Estimated impact: Its judicial manager estimated the company’s losses at US$189.7 million due to UST’s collapse. It also held S$18.4 million worth of assets on FTX.
9. FTX
Primary business: Cryptocurrency exchange, with a trading house business on the side
When: November
What happened: In early November, CoinDesk published an article raising concerns about FTX’s finances based on a leaked balance sheet. CZ, founder of Binance, announced a few days later on Twitter that he planned to sell US$530 million of FTX’s token — FTT, triggering a run. Investors sought to withdraw an estimated US$5 billion from FTX, causing a “liquidity crunch”. FTX and all its subsidiaries file for bankruptcy under Chapter 11 on Nov 11. It was revealed that founder Sam Bankman-Fried had used customer assets to fund its subsidiary business, Alameda Research, in trading. He also used the company’s funds for a number of personal purchases as well as to fund political campaigns. Bankman-Fried was arrested in the Bahamas on Dec 12.

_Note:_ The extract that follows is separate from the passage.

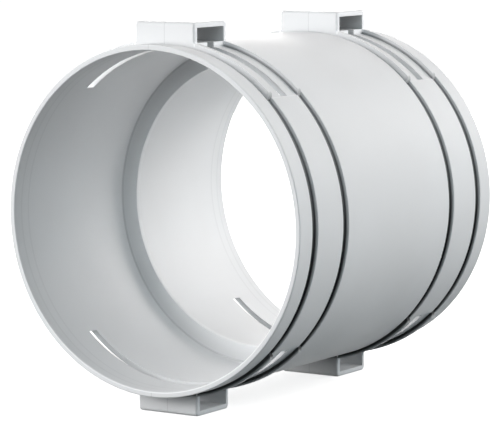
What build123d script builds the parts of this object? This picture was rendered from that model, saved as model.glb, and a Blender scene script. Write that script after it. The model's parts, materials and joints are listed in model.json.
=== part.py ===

Estimated impact: It owes at least US$3.1 billion to its largest creditors. The full extent of its losses has not yet been determined.
10. BlockFi
Primary business: Cryptocurrency exchange and interest-bearing custodial service for cryptocurrencies
When: Nov 28
What happened: Shortly after FTX’s collapse, the company said it would file for bankruptcy, citing “significant exposure” to FTX and Alameda Research. The company listed an outstanding US$275 million loan to FTX US.
Estimated impact: The company has more than 100,000 creditors, with liabilities and assets ranging from US$1 billion to US$10 billion.